Jeudi 29 septembre dernier, Doreen Bogden-Martin a été élue à la tête de l’ITU, l’Union Internationale des Télécommunications, la plus ancienne instance de l’ONU créée en 1865 à Paris, qui fixe les standards de télécommunications mondiales.

Celle qu’on surnomme « Doreen4SG » est la première femme à prendre la direction de cet organe stratégique depuis 157 ans (vous avez bien lu). Elle prendra le fauteuil au 1er janvier 2023 pour 4 ans de mandat.

Mais cette femme experte des telecoms est surtout américaine… Et en cela, c’est un changement important dans le contexte actuel. Car c’est la Chine qui pilotait depuis 2014 cet organe éminemment influent, par la voix de Houlin Zhao*. La Chine avait engagé un lobbying agressif pendant 10 ans pour en obtenir la gouvernance, le Financial Times évoque plus de 1000 représentants chinois pour influencer le futur de l’Internet sur cette période.

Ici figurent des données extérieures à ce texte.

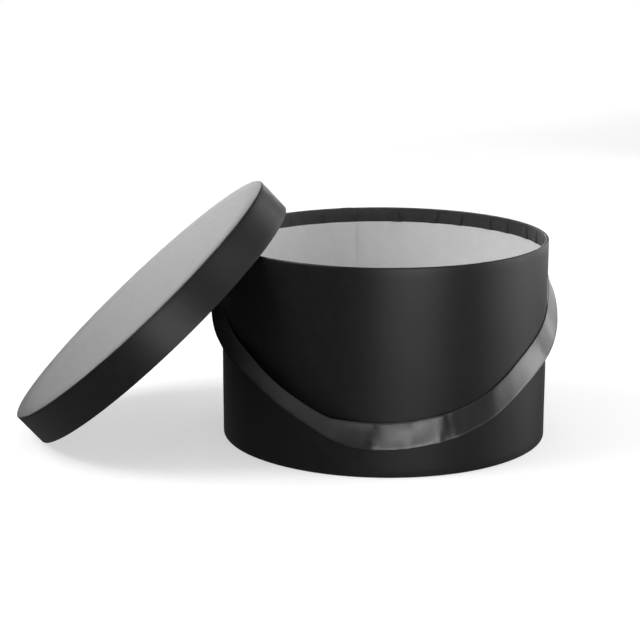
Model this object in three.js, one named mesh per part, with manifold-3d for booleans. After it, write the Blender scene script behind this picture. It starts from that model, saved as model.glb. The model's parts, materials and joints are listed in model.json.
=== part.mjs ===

L’ITU: le plateau d’échecs et de jeu de GO pour le futur de l’Internet

Pour bien comprendre l’importance de l’ITU, rappelons simplement que l’Humanité doit à cette agence onusienne les règles du morse pour les télégraphes, mais aussi la standardisation des signaux de détresse, et aujourd’hui des normes de téléphonie de nouvelle génération, 5G et 6G.

C’est donc ici à Genève qu’on fixe les règles techniques des autoroutes de l’information: orbites satellitaires, normes mobiles, fréquences hertziennes… Chaque année, ce sont 150 normes qui sont revisitées pour les réseaux existants et les services de prochaine génération. Il est, pour résumer, un arbitre essentiel de l’Internet mondial: « Les décisions (de l’ITU nldr), une fois adoptées à l’unanimité des membres, deviennent du droit international qui doit être transposé dans les législations des 193 pays membres », indique Kristen Cordell.

Lors de ma visite en 2019, j’y ai croisé toutes les instances influentes qui forment le socle d’Internet : l’ICANN qui fixe les noms de domaines, mais aussi Internet Society, l’Association américaine pionnière dans la régulation d’Internet. Sans oublier le consortium 3GPP, à l’origine des normes 2G et 3G par exemple.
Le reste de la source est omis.